As the oldest of his musical brothers and sisters (Tim on drums, Eddie Taylor Jr. on guitar and vocals, and singing sisters Brenda, Edna and Demetria), Larry was the first to play on stage with his stepfather Eddie Taylor Sr. He toured Germany with the 1977 New Legends of Chicago Blues, with Jim O’Neal of Living Blues Magazine and Chess producer Willie Dixon, along with other promising bluesmen such as Billy Branch, Johnny B. Moore and Lurie Bell. This tour paved the way for today's blues generation.

For the next 25 years Larry, “the Little Man with the Big Voice,” performed everywhere—from Maxwell Street and tiny lounges on his own West and South Side of Chicago, to the Chicago Blues Festival to the West Coast, Canada and Ireland. He played with John Lee Hooker, Hubert Sumlin, Albert Collins, Albert King, Buddy Guy, Honeyboy Edwards, Junior Wells, A.C. Reed, Big Moose Walker, Little Milton, Artie “Blues Boy” White, Johnnie Taylor (no relation), Eddie Shaw, Killer Ray Allison and many more.
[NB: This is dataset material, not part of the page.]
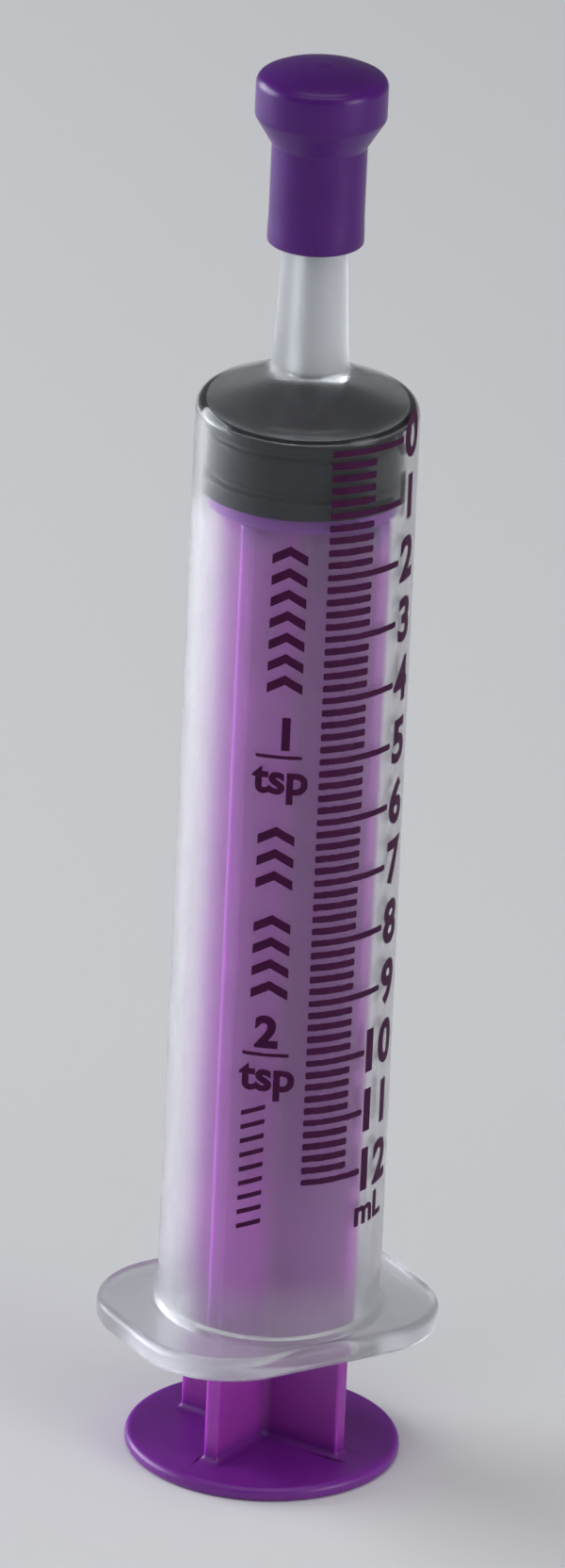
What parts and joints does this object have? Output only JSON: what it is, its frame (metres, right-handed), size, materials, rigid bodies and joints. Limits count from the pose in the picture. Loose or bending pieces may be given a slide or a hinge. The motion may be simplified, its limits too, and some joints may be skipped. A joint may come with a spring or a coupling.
{
  "type": "oral syringe",
  "caption": "Oral syringe with a graduated clear barrel, finger flange, cross-ribbed plunger, rubber stopper and push-on tip cap.",
  "frame": {"origin": "centre of the thumb disc's outer face, on which the syringe stands with the plunger fully in", "axes": "+Z along the barrel from the thumb disc to the tip, +X along the finger flange's long axis, -Y towards the printed scale"},
  "size_m": [0.026, 0.022, 0.1167],
  "materials": {
    "barrel_pp": "clear natural polypropylene, slightly frosted",
    "ink": "dark printing ink",
    "rod_pp": "satin purple polypropylene",
    "stopper_rubber": "smooth grey-black rubber",
    "cap_pp": "glossy deep purple plastic"
  },
  "bodies": {
    "barrel": {"barrel": "barrel_pp", "scale_lines": "ink", "scale_numerals": "ink", "dose_marks": "ink"},
    "stopper": {"stopper": "stopper_rubber"},
    "plunger_rod": {"plunger_rod": "rod_pp"},
    "tip_cap": {"tip_cap": "cap_pp"}
  },
  "joints": [
    {"name": "plunger_slide", "type": "slide", "parent": "barrel", "child": "stopper", "axis": [0, 0, -1], "range_m": [0, 0.0692]},
    {"name": "rod_twist", "type": "hinge", "parent": "stopper", "child": "plunger_rod", "pos_m": [0, 0, 0.08], "axis": [0, 0, 1], "continuous": true},
    {"name": "cap_pull", "type": "slide", "parent": "barrel", "child": "tip_cap", "axis": [0, 0, 1], "range_m": [0, 0.03]}
  ]
}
He plays drums on several Wolf Records CDs featuring his parents Eddie and Vera Taylor, and on guitarist Johnny B. Moore’s Wolf album Born in Clarksdale, which Larry helped arrange. Larry also is recorded drumming on Delmark record albums with his two uncles, Eddie Burns (Snake Eyes) and Jimmy Burns (Back to the Delta). See discography on his website.
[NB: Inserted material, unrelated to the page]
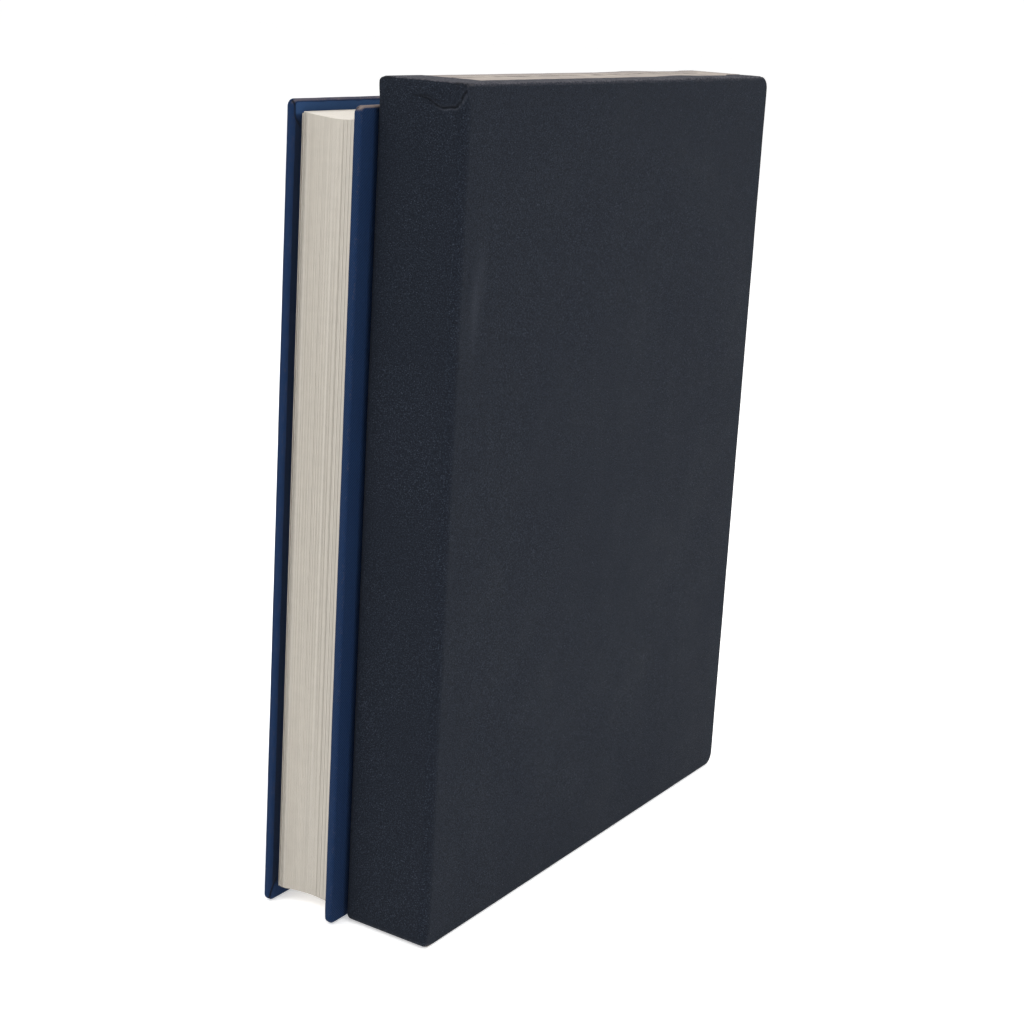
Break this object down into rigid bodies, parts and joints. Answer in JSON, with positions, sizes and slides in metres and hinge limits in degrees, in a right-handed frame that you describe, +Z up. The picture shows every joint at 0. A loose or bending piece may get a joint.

Forming his own band in 2004, Larry produced a CD on his AV label, They Were in This House, (also here on CDBaby) honoring his parents’ famous generation of blues musicians. In this House was re-released in 2011 with additional songs by Wolf Records.

In 2017 Larry released, on his own AV label, this EP-CD of four original tunes: New Chicago Sounds of Larry Taylor, featuring the talents of his two musical brothers, Eddie Taylor Jr. on guitar (track 3) and Tim Taylor on drums (tracks 1, 3), plus a host of his longtme West and South Side bandmates: .Michael "Sleepy" Riley and Abraham Avery Brady on bass; Killer Ray Allison and Joe B on guitar; Duke Harris and Barrelhouse Bonni keyboard; BJ Emery Trombone; and Ronnie G, alto sax. Larry provides the singing, bandleading, also drumming on tracks 2 and 4.

“People of all ages and backgrounds get into the rhythms of our music,” says Larry. “It makes me happy to honor the blues ancestors and share my feelings in a way that brings people together.”